>> Begin Given material

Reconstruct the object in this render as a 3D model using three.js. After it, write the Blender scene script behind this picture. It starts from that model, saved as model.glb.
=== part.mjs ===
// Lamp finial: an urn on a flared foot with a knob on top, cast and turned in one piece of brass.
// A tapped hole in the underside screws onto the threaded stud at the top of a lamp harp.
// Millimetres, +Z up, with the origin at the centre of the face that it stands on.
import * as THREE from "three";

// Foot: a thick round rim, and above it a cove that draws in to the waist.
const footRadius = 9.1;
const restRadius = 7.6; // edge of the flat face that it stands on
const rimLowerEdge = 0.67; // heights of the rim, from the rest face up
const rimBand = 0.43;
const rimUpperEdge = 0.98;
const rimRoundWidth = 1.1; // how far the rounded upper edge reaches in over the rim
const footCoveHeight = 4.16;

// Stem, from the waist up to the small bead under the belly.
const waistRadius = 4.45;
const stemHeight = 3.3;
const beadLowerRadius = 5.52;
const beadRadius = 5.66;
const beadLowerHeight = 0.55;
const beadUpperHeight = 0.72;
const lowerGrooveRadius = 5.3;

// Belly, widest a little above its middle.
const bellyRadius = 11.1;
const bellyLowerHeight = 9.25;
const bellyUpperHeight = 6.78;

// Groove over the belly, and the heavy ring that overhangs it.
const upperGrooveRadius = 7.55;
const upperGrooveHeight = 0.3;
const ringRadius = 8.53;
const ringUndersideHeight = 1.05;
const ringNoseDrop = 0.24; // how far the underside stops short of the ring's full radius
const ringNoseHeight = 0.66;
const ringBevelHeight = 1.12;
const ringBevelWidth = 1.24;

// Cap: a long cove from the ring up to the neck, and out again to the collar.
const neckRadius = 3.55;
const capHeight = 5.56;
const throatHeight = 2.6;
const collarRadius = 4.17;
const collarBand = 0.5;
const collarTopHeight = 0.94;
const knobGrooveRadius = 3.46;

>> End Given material

• _Requirements_:
Looking at the material above, please copy exactly every line from its first line through the line containing "const footCoveHeight = 4.16;", with both ends included and nothing else.

• _Result of this exercise_:
Reconstruct the object in this render as a 3D model using three.js. After it, write the Blender scene script behind this picture. It starts from that model, saved as model.glb.
=== part.mjs ===
// Lamp finial: an urn on a flared foot with a knob on top, cast and turned in one piece of brass.
// A tapped hole in the underside screws onto the threaded stud at the top of a lamp harp.
// Millimetres, +Z up, with the origin at the centre of the face that it stands on.
import * as THREE from "three";

// Foot: a thick round rim, and above it a cove that draws in to the waist.
const footRadius = 9.1;
const restRadius = 7.6; // edge of the flat face that it stands on
const rimLowerEdge = 0.67; // heights of the rim, from the rest face up
const rimBand = 0.43;
const rimUpperEdge = 0.98;
const rimRoundWidth = 1.1; // how far the rounded upper edge reaches in over the rim
const footCoveHeight = 4.16;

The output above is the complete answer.